The elevator is also unique in that it has a seven-flight staircase leading from the first floor to the top, or head house, instead of the customary ladder or manually operated one-man lift, he said.
That stairway is a source of no little conversation in Atlanta. Ray Thompson, 96, who is in his 67th year of operating his own Atlanta granary, told Smith that he ”had never heard of, let alone seen, an elevator with a stairwell to the head house,” he recounted.
The stairway could prove to be a great feature if Smith and May achieve their dream of one day operating the old elevator as the centerpiece tourist attraction of an agricultural museum and tourist center, they said.
”We don`t want to get too presumptuous about that, but we have thought maybe we could have a museum on the grounds, too,” said Smith.
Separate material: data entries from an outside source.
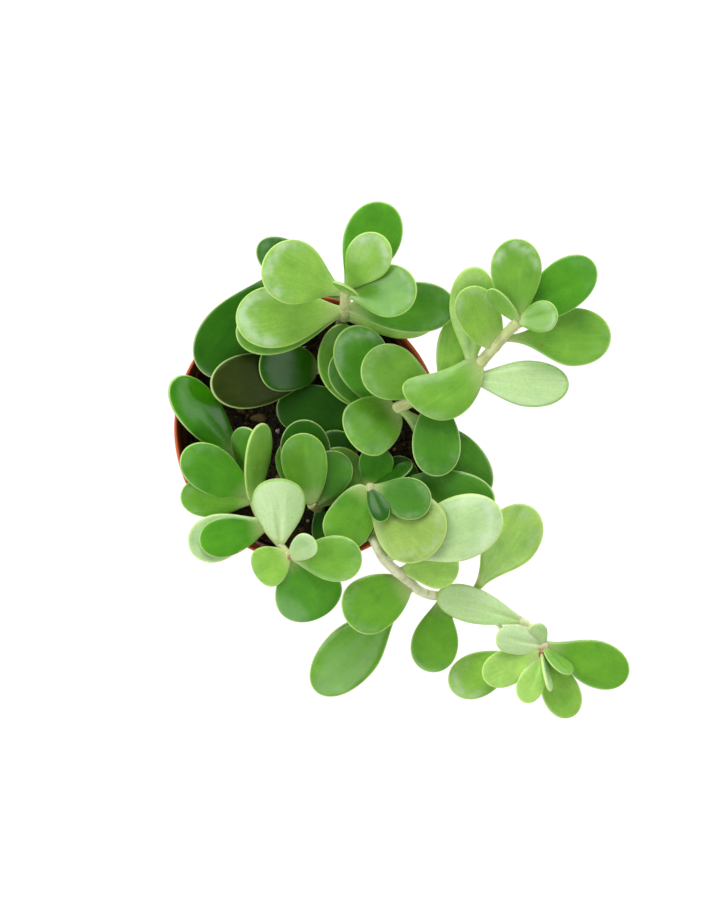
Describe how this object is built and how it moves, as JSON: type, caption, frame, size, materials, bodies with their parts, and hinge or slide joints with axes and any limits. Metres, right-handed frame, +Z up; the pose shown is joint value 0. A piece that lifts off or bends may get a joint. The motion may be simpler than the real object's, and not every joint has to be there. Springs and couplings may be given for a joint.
{
  "type": "potted trailing jade plant",
  "caption": "Trailing succulent with thick, flat paddle leaves on leafy stems, rooted in soil in a round terracotta-coloured plastic nursery pot that stands on its flat base.",
  "frame": {"origin": "centre of the pot's flat base, on the surface it stands on", "axes": "+Z up; +X towards the side over which the longest stem trails, the picture's right; +Y towards the picture's top"},
  "size_m": [0.209, 0.2307, 0.1592],
  "materials": {
    "pot": "moulded terracotta-coloured plastic, satin",
    "soil": "dark crumbly potting soil",
    "leafy_stem": "waxy green succulent leaves on pale olive stems"
  },
  "bodies": {
    "root": {"pot": "pot", "soil": "soil", "leafy_stem_top": "leafy_stem", "leafy_stem_right": "leafy_stem", "leafy_stem_back": "leafy_stem", "leafy_stem_left": "leafy_stem", "leafy_stem_front": "leafy_stem", "leafy_stem_centre": "leafy_stem", "leafy_stem_trailing": "leafy_stem"}
  },
  "joints": []
}
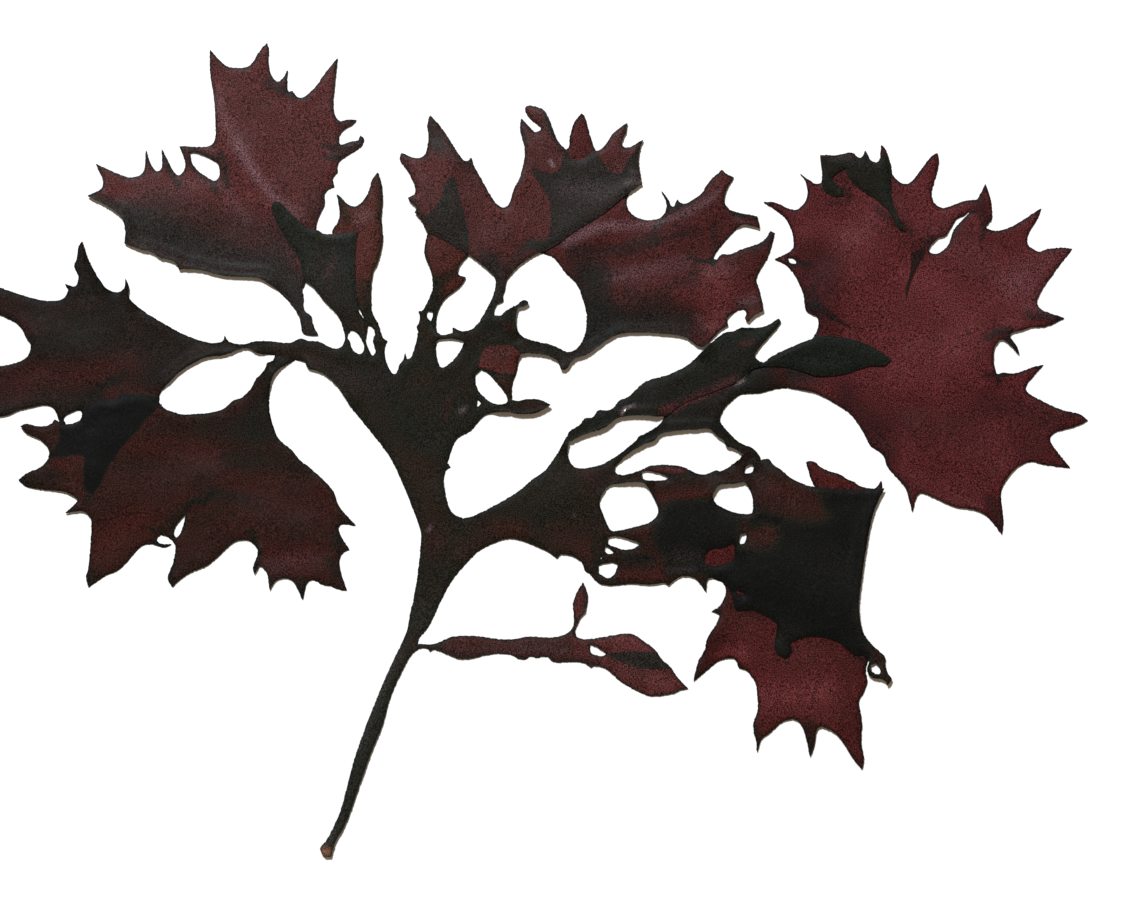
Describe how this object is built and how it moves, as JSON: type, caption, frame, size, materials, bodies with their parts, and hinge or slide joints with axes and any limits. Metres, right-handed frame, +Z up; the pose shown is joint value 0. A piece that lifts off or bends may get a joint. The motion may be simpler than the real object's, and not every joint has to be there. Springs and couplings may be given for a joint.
{
  "type": "iridescent seaweed",
  "caption": "Whole red seaweed as picked, lying flat: a narrow stipe widens into two palms that divide into broad thin toothed blades, some lying over others.",
  "frame": {"origin": "centre of the bounding box in plan, on the surface that the plant lies on", "axes": "+X across the plant's width towards the right blades, +Y from the stipe's foot towards the blades' tips, +Z up"},
  "size_m": [0.281, 0.2032, 0.0024],
  "materials": {
    "stipe": "thick wet tissue of the stalk, olive to brown black, semi-gloss",
    "palm": "dense wet tissue where branches leave, brown black, semi-gloss",
    "dark_blade": "double or dense wet blade, nearly black with an iridescent sheen",
    "red_blade": "thin wet blade, deep red, darker at its margins, soft sheen",
    "plum_blade": "thinnest wet blade, dull plum red with a soft iridescent sheen"
  },
  "bodies": {
    "root": {"stipe": "stipe", "left_palm": "palm", "right_palm": "palm", "far_left_blade": "dark_blade", "lower_left_blade": "red_blade", "upper_left_blade": "plum_blade", "slim_left_blade": "plum_blade", "slim_pointed_blade": "red_blade", "back_centre_blade": "red_blade", "top_right_blade": "dark_blade", "centre_blade": "plum_blade", "small_leaf": "red_blade", "right_stalk": "palm", "right_blade": "red_blade", "right_blade_fold": "dark_blade", "dark_blade": "dark_blade", "lower_right_back": "red_blade", "lower_right_front": "dark_blade", "lateral_bladelet": "red_blade"}
  },
  "joints": []
}
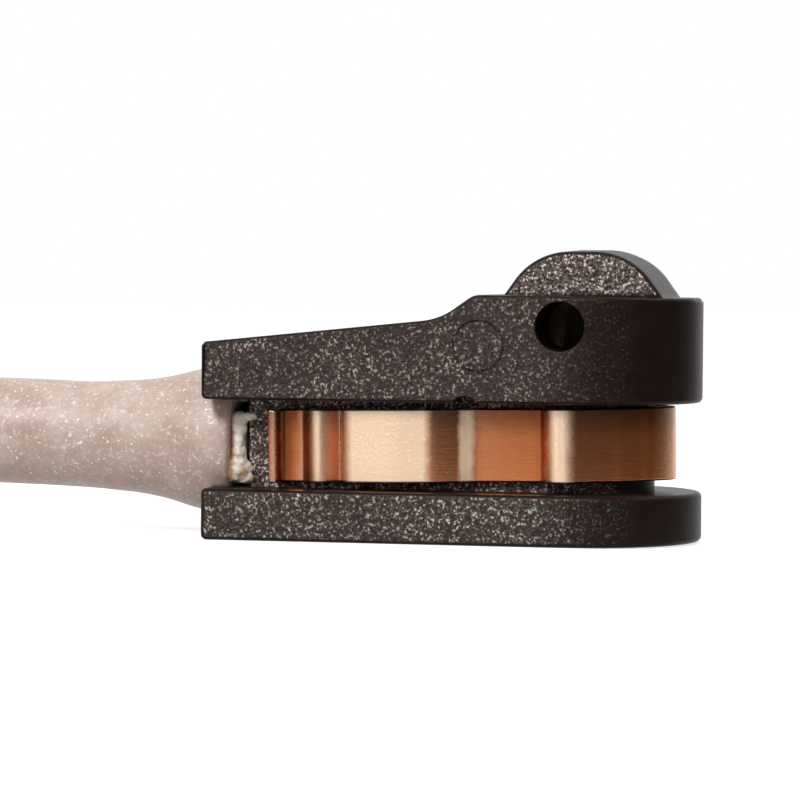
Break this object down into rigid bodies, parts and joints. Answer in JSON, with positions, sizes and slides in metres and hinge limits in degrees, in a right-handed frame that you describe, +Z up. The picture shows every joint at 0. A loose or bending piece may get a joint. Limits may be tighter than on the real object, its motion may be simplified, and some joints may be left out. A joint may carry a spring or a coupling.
{
  "type": "brake pad wear sensor",
  "caption": "Moulded wear sensor head with a grooved base, a spring clip in the groove and a wire loop in its bump, on a sheathed lead with a flared end and a plug.",
  "frame": {"origin": "under the middle of the head and its wires' ends, on the lower flange's flat bottom", "axes": "+Z up through the wear bump, +X towards the round nose, the lead leaves to -X, the pictured side faces -Y"},
  "size_m": [0.1077, 0.0707, 0.0131],
  "materials": {
    "sensor_body": "fine spark-eroded grain on the sides, smooth along the draw",
    "retaining_spring": "bright rolled copper-alloy strip",
    "sheath": "satin grey-beige",
    "sealant": "cream, matt",
    "conductor": "bright copper strands",
    "insulation": "satin",
    "tie": "satin black",
    "connector": "fine matt black",
    "seal": "matt silicone",
    "terminal": "tinned",
    "retainer": "natural nylon, satin"
  },
  "bodies": {
    "root": {"sensor_body": "sensor_body", "retaining_spring": "retaining_spring", "sheath_flare": "sheath", "sealant_bead": "sealant", "loop_conductor": "conductor", "loop_insulation": "insulation", "cable_lead": "sheath", "cable_coil": "sheath", "cable_tail": "sheath", "coil_tie": "tie", "connector_housing": "connector", "connector_rear_seal": "seal", "connector_rear_cap": "connector", "terminal_a": "terminal", "terminal_b": "terminal", "terminal_retainer": "retainer", "core_a": "insulation", "core_b": "insulation"}
  },
  "joints": []
}
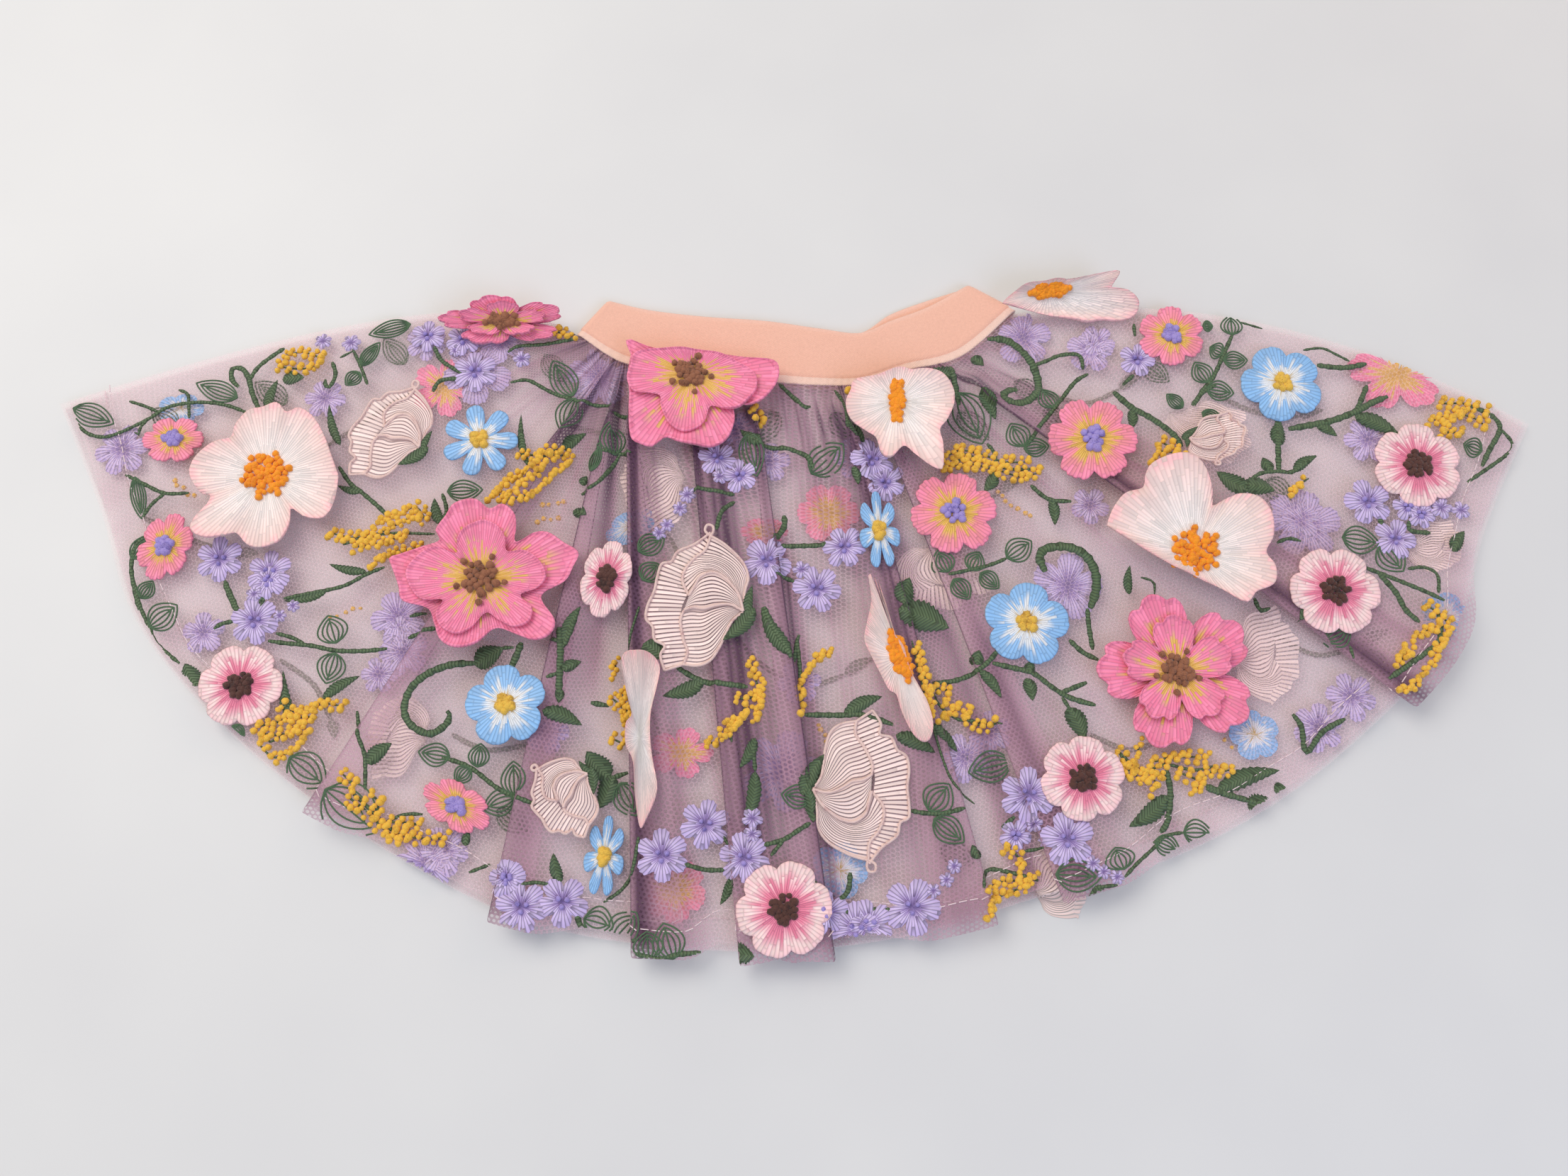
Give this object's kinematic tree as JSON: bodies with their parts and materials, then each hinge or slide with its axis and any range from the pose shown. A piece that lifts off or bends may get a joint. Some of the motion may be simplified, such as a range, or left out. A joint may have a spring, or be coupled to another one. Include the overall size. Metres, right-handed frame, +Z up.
{
  "type": "tutu skirt",
  "caption": "Child's tutu skirt laid flat: soft elastic waistband, gathered flower-embroidered net over a plain net lining, with loose stitched blossoms.",
  "frame": {"origin": "middle of the outline in plan, on the surface that the skirt lies on", "axes": "+X along the hem's span, from the skirt's left side edge in the view to its right; +Y from the hem to the waistband; +Z up off the surface"},
  "size_m": [0.6088, 0.2819, 0.025],
  "materials": {
    "elastic": "soft brushed knitted elastic, peach",
    "net": "lilac hexagonal nylon net with thread embroidery",
    "lining": "fine plain nylon net, milky lilac",
    "rose_stitch": "satin-stitched rayon thread, pink with yellow rays and brown knots",
    "white_stitch": "satin-stitched rayon thread, pale blush with orange knots",
    "bell_stitch": "open ladder-stitched rayon thread, pale rose with green calyx",
    "anemone_stitch": "satin-stitched rayon thread, pale pink with dark knots",
    "aster_stitch": "satin-stitched rayon thread, pink and yellow with lilac knots",
    "blue_stitch": "satin-stitched rayon thread, light blue and white with yellow knots"
  },
  "bodies": {
    "root": {"waistband": "elastic", "net_front": "net", "net_back": "net", "lining_front": "lining", "lining_back": "lining", "rose_1": "rose_stitch", "rose_2": "rose_stitch", "rose_3": "rose_stitch", "rose_4": "rose_stitch", "white_1": "white_stitch", "white_2": "white_stitch", "white_3": "white_stitch", "white_4": "white_stitch", "white_5": "white_stitch", "white_6": "white_stitch", "bell_1": "bell_stitch", "bell_2": "bell_stitch", "bell_3": "bell_stitch", "bell_4": "bell_stitch", "bell_5": "bell_stitch", "anemone_1": "anemone_stitch", "anemone_2": "anemone_stitch", "anemone_3": "anemone_stitch", "anemone_4": "anemone_stitch", "anemone_5": "anemone_stitch", "anemone_6": "anemone_stitch", "aster_1": "aster_stitch", "aster_2": "aster_stitch", "aster_3": "aster_stitch", "aster_4": "aster_stitch", "aster_5": "aster_stitch", "aster_6": "aster_stitch", "blue_1": "blue_stitch", "blue_2": "blue_stitch", "blue_3": "blue_stitch", "blue_4": "blue_stitch", "blue_5": "blue_stitch", "blue_6": "blue_stitch"}
  },
  "joints": []
}
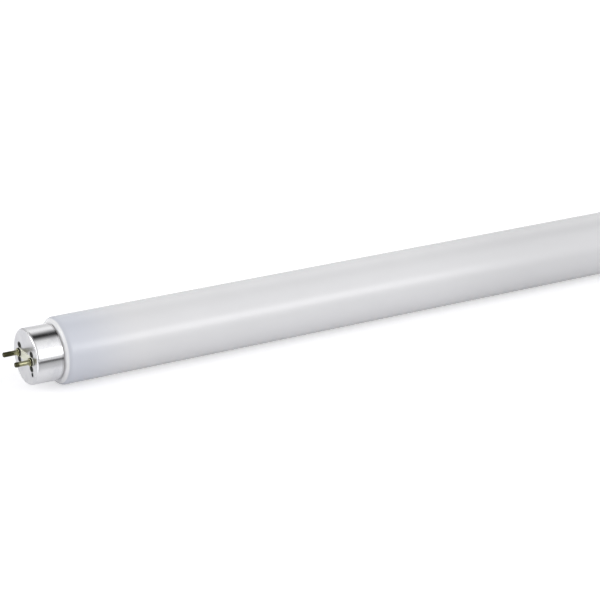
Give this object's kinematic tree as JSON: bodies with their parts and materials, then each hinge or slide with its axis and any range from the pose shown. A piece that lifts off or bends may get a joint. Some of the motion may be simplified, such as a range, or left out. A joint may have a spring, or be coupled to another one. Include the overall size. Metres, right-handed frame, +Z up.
{
  "type": "fluorescent tube",
  "caption": "Straight white fluorescent tube with a necked glass end, a polished aluminium cap and brass contact pins at each end.",
  "frame": {"origin": "middle of the tube, on its axis", "axes": "+X along the tube, +Y across through both pins of each cap, +Z up"},
  "size_m": [0.5942, 0.0318, 0.0316],
  "materials": {
    "phosphor_coated_glass": "clear soda-lime glass over a white phosphor coat, opaque and glossy",
    "polished_aluminium": "deep drawn and polished",
    "cream_phenolic": "moulded",
    "brass_pin": "drawn, dulled",
    "basing_cement": "baked resin and stone dust",
    "lead_wire": "drawn nickel-plated wire"
  },
  "bodies": {
    "root": {"glass_tube": "phosphor_coated_glass", "left_cap_shell": "polished_aluminium", "left_insulating_plate": "cream_phenolic", "left_cement_ring": "basing_cement", "left_front_pin": "brass_pin", "left_rear_pin": "brass_pin", "left_front_lead_wire": "lead_wire", "left_rear_lead_wire": "lead_wire", "right_cap_shell": "polished_aluminium", "right_insulating_plate": "cream_phenolic", "right_cement_ring": "basing_cement", "right_front_pin": "brass_pin", "right_rear_pin": "brass_pin", "right_front_lead_wire": "lead_wire", "right_rear_lead_wire": "lead_wire"}
  },
  "joints": []
}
Added May excitedly: ”Have you ever been to Minden, Neb.? Well, 37 years ago a man started something like this there, in a town of only 3,000 people located 12 miles off the interstate, and now they draw 100,000 visitors a year and charge people $4 to get in” at the Harold Warp Pioneer Village, May said. ”I`m sure the City Council would like to see something like that in Atlanta.
Let skeptics note that nobody ever said small towns should make no big plans.